山崎白秋さんからいただいたテイスティングノートを掲載します。
モルトの会、テイスティングノート
2007.04.22 スタンドバーにて
今月のお題は、「ロングモーン」である。
1998年にモルト会が開催されて以来8年が過ぎ、今回通算100回目となる記念すべきイベントとなった。
通常サーブされるモルト5本は、何がしかのテイスティングがスタンドバーにてなされている。ところが今回のロングモーンでは、直前に開封されぶっつけ本番でモルト会となったとのこと。このことからもこの蒸留所に寄せる信頼が厚いといえるのではないか。
もちろんモルト会100回記念にふさわしいモルト5本が揃ったのは言うまでも無い。
さて、今回の5本を紹介しよう。
*** [No.1] キングスバリー ロングモーン 1967 45.9% ***
(香り) すばらしく上品でフルーティー、トロピカルフルーツの盛り合わせである。奥には軽くピートを感じる。わずかな硫黄香が感じ取れるが、リフィルシェリー由来のものかもしれない。しばらくすれば、長熟を感じさせるウッディーな香りが立ってくる。
(味) 素晴らしくウッディーでフルーティー。意外にも甘味は少なくドライである。
1時間ほど経つとアルコールがとんだせいか、明らかに濁ってくる、それだけ香りや旨みの成分が多いということだろう。

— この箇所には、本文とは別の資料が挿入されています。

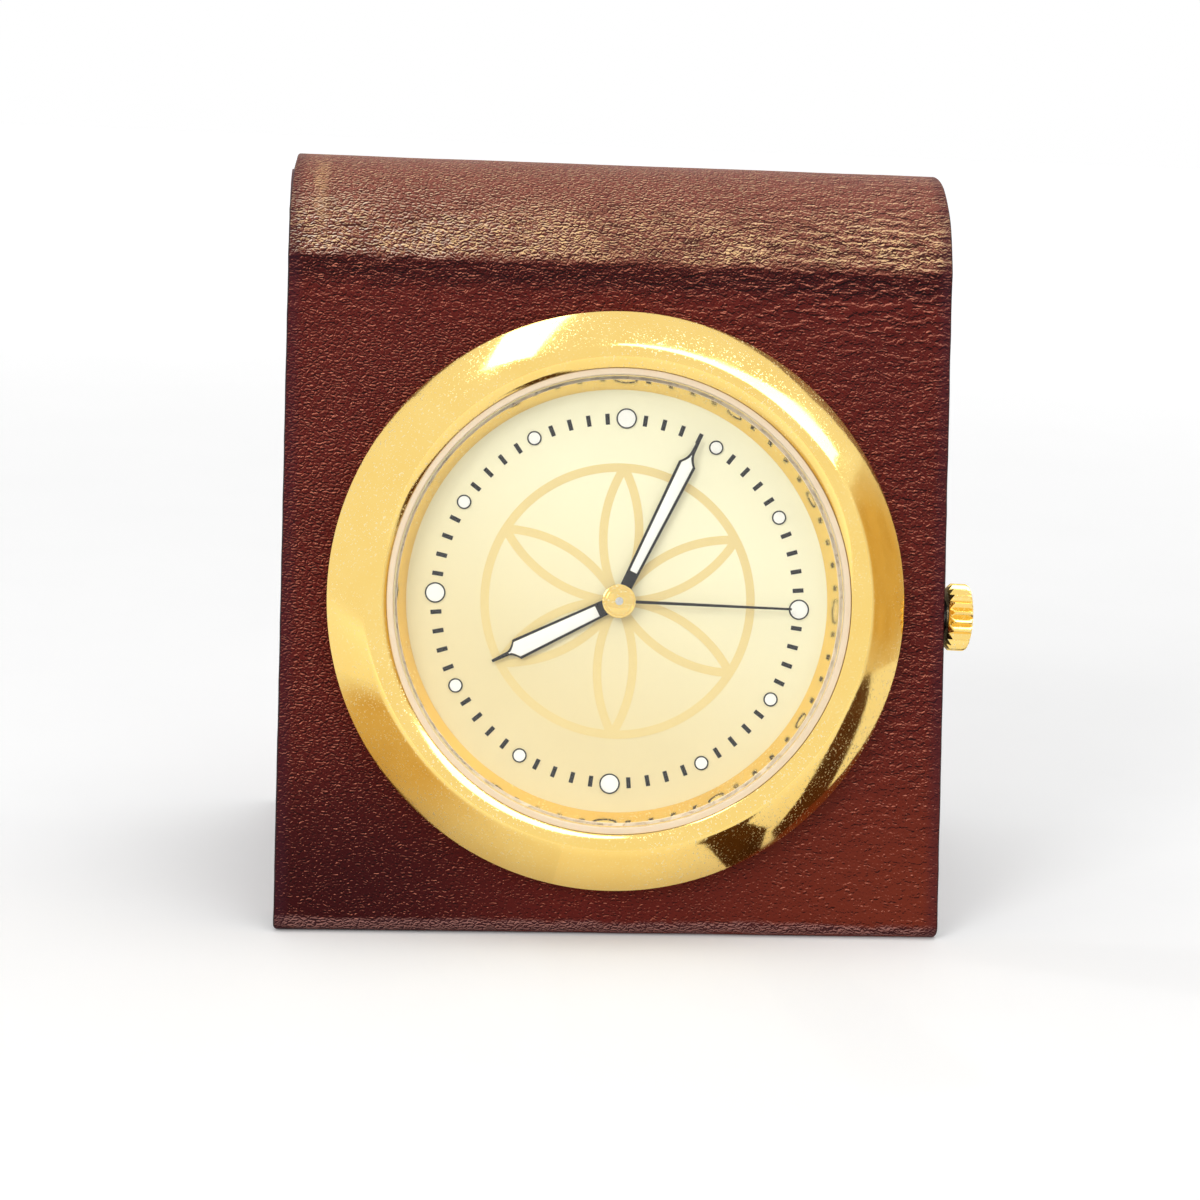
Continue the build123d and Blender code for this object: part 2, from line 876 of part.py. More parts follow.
def stem_shaft():
    """Stem with its setting pinion, lever groove and the end that takes the extension."""
    shaft = rod(stem_radius, pinion_start, stem_end)
    groove_start = lever_rest_place - groove_width / 2
    groove = rod(stem_radius + overrun, groove_start, groove_start + groove_width)
    core = rod(stem_radius - groove_depth, 0, stem_end)
    shaft -= groove - core
    teeth = rod(setting_pinion_radius, pinion_start, pinion_start + setting_pinion_length)
    for number in range(setting_pinion_teeth):
        y, z = polar(setting_pinion_radius, number * 360 / setting_pinion_teeth)
        notch = rod(setting_pinion_tooth / 2, 0, crown_start)
        teeth -= Pos(0, y, z) * notch
    return shaft + teeth


def stem_sleeve():
    """Extension that joins the stem to the crown."""
    sleeve = rod(extension_radius, extension_start, crown_end - crown_face_thickness - seat_gap)
    return sleeve - rod(stem_radius + seat_gap / 2, 0, stem_end + seat_gap)


def spacer_ring():
    """Plastic ring between the movement and the case."""
    bore = movement_radius + running_gap
    foot = movement_radius + clamp_reach + clamp_room
    bottom = back_inner + spigot_height + seat_gap
    ring = washer(case_bore - seat_gap, bore, movement_back, spacer_top)
    ring += washer(case_bore - seat_gap, foot, bottom, movement_back)
    ring -= rod(tube_radius, 0, case_bore + overrun)
    for angle in dial_foot_angles:
        foot_place = clock_place(dial_foot_circle, angle)
        low = dial_back - dial_foot_length - hole_clearance
        ring -= disc(dial_foot_radius + running_gap, low, spacer_top + overrun, foot_place)
    thread_end = movement_back + clamp_screw_length
    for angle in clamp_angles:
        hole = polar(clamp_screw_circle, angle)
        ring -= disc(clamp_screw_radius + seat_gap, movement_back - overrun, thread_end, hole)
    return ring


clamp_angles = [60 + number * 360 / clamp_count for number in range(clamp_count)]
clamp_screw_circle = movement_radius + clamp_reach / 2


def movement_tabs():
    """Flat tabs that hold the movement in the spacer."""
    tabs = []
    for angle in clamp_angles:
        high = movement_back - seat_gap
        low = high - clamp_thickness
        half = clamp_width / 2
        tab = block(movement_radius - clamp_overlap, movement_radius + clamp_reach, -half, half, low, high)
        hole = disc(clamp_screw_radius + seat_gap, low - overrun, high + overrun, (clamp_screw_circle, 0))
        tabs.append(Rot(0, 0, angle) * (tab - hole))
    return tabs


def tab_screws():
    """Screws of the movement's tabs."""
    base = movement_back - 2 * seat_gap - clamp_thickness
    return [
        slotted_screw(
            clamp_screw_head_radius, clamp_screw_head_height, clamp_screw_radius, clamp_screw_length,
            base, True, polar(clamp_screw_circle, angle),
        )
        for angle in clamp_angles
    ]


recess_radius = math.hypot(*setting_place) + motion_module * (setting_teeth / 2 + tip_share) + recess_margin
lever_pivot_place = (lever_place, lever_arm)
lever_top = floor_under - lever_level_gap
battery_top = floor_under - seat_gap
battery_under = battery_top - battery_height
strip_top = battery_under - seat_gap
strip_under = strip_top - clamp_strip_thickness
post_end = bridge_top + seat_gap


def main_cup():
    """Main plate: a cup with the floor that carries the train, its posts and pivot holes."""
    plate = disc(movement_radius, floor_under, spacer_top)
    plate += washer(movement_radius, plate_bore, movement_back, floor_under)
    plate -= disc(recess_radius, recess_floor, spacer_top + overrun)
    plate -= disc(tube_outer + running_gap, floor_under - overrun, recess_floor + overrun)
    for place in (minute_wheel_place, setting_place):
        plate += disc(wheel_post_radius, recess_floor, hour_wheel_top, place)
    thread_radius = bridge_screw_radius + seat_gap
    for place in post_places:
        plate += disc(post_radius, post_end, floor_under, place)
        plate -= disc(thread_radius, post_end - overrun, post_end + bridge_screw_length, place)
    plate += disc(post_radius, strip_top + seat_gap, floor_under, battery_post_place)
    thread_end = strip_top + bridge_screw_length
    plate -= disc(thread_radius, strip_top - overrun, thread_end, battery_post_place)
    plate += disc(lever_pivot_radius, lever_top - lever_thickness - seat_gap, floor_under, lever_pivot_place)
    for place in (intermediate_place, third_place, rotor_place):
        pivot_top = upper_shoulder + pivot_length + floor_gap
        plate -= disc(pivot_radius + running_gap / 2, floor_under - overrun, pivot_top, place)
    return plate - rod(stem_radius + running_gap, plate_bore - overrun, movement_radius + overrun)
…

*** [No.2] ダンカンテイラー ロングモーン 1973-2006 32年 48.5% ***
(香り) やや軽いが上品なフルーツ香が次々と湧き出てくる。まさにフルーツの饗宴である、明るくハイピッチな香りだ。また甘さを予感させる香りも感じる。
しばらくすればフルーツは濃さを増し、熟したプラムとなる。
(味) 爽やか、かつフルーティーといえば月並みだが、じつに気持ちのよい爽やかさなのだ。樽由来のビターな味わい。甘味は少ない。最後にブドウで満たされる。
*** [No.3] SMWS 7.35 1968-2006 38年 49.8% ***
(香り) まず赤いのに驚かされる。トップノートは濃いフルーツ香、極めて濃い。奥にはやや醤油の香り、嫌味なものではなくコクを感じさせる種類のものだ。
しだいに爽やかなエステリーが顔を出す。さらに時間を経れば、熟成由来のキャラメル香がひろがる。奥には「いがいが」としたごく軽いピートとシェリー由来の香ばしさ。
(味) 重いシェリー味、シェリー酒が入っているような味わい。これだけシェリーの個性がありながらこげたゴムは無い。
ドライフルーツに上乗せされた苦み、渋みが実にうまい。味は極めて複雑でいくらでも飲んでいられる。
*** [No.4] 土屋守シングルカスクコレクション ロングモーン 69/143 1969-2000 30年 53% ***
(香り) 極めてフルーティーだがアルコール感も感じられる。しだいにまったりとした濃いエステル香がキャラメルとともに広がってくる。軽いピート香とウッディーな香り。いつまでも突き抜けるフルーツ香は終わらない。すばらしい香りである。
(味) フルーツとウッディーが交互に攻めて来て美味さに打ちのめされる。わずかなシェリー樽の個性。甘味とビターのバランスもすばらしく、フィニッシュはいつまでも終わらない。
*** [No.5] ウイスキーエクスチェンジ ロングモーン シェリー cask no.28 1970-2006 36年 56.1% ***
(香り) きわめてフルーティー、何種類ものフルーツが織り成すシンフォニー。甘い香りと極めて上品かつ濃いエステル香。酸味がバランスし、重ったるさを感じさせない。
(味) ウッディーかつウッディー、複雑な樽の含み香である。ほろ苦さ、甘味、酸味がめくるめくようにあらわれる。さまざまなフルーツと樽の含み香がグラスから開放され、口の中で嬉々として踊りまくる。